Os problemas começam por conta de um fenômeno político chamado heteronormatividade. A ideologia de gênero surge nesse contexto, defendendo um tipo de “natureza”. Pois bem, a heternormatividade sugere que a heterossexualidade é natural, irrestrita e incontornável. Porém, se quisermos usar o termo controverso “natural” e responder puristas que condenam os estudos de gênero e sexualidade. O termo “natural” pode ser manuseado a favor da diversidade. Porque cai como uma luva (de boxe) em mãos calejadas pelo debate contra qualquer tipo de opressão e discriminação negativa.

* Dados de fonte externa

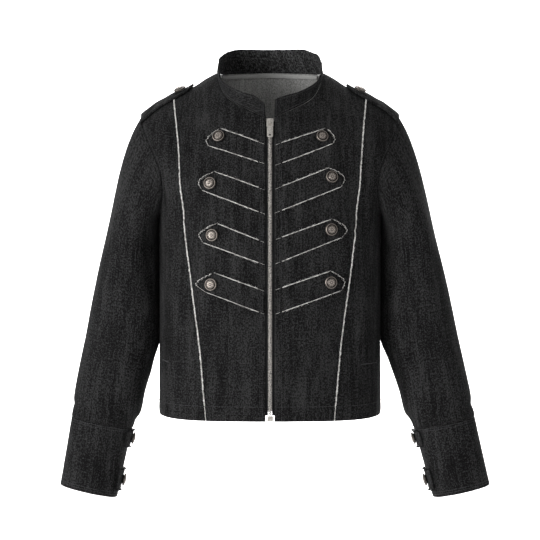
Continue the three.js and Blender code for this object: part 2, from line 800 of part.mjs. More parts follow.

Nesse jargão de natural e não-natural, a heteronormatividade é antinatural – no sentido de que não é universal. Porque os estudos de etologia (comportamento animal) apontam para diversidade de comportamento nas espécies animais. Basta ler um algum relatório de pesquisa. Em 2009, Marlene Zuk (Universidade da Califórnia) e Nathan Bailey (Universidade da Califórnia) publicam estudos consistentes a esse respeito, listando várias espécies animais com relações homossexuais. Por isso, não é natural que as pessoas que nascem com pênis façam somente coisas de homem. Por um motivo, essas tais “coisas de homem” são construídas, elas não existem. Assim como, as pessoas que nascem com aparelho reprodutor feminino não possuem um desejo irresistível pela maternidade. Ser mãe não é o destino das mulheres.
Os estudos de gênero explicam que as representações culturais são variadas e que a diversidade é inerente à condição humana. Quando o papo descamba para antinatural e ideologia de gênero. Antinatural é postular uma única forma de expressão da sexualidade. E, a tal ideologia de gênero? É coisa de quem defende a metáfora das cores rosa (meninas) e azul (meninos). Uma forma de dizer: o patriarcado, a submissão feminina e ataques diretos ou indiretos a lésbicas, gays, bissexuais e todas as pessoas transgêneras são coisas normais. No continente africano, especificamente no contexto do povo Dagara, pessoas sempre se casaram com pessoas, não importa se são do mesmo sexo ou oposto. Isso nunca foi um problema. Afinal, vestir rosa ou azul é coisa de gente.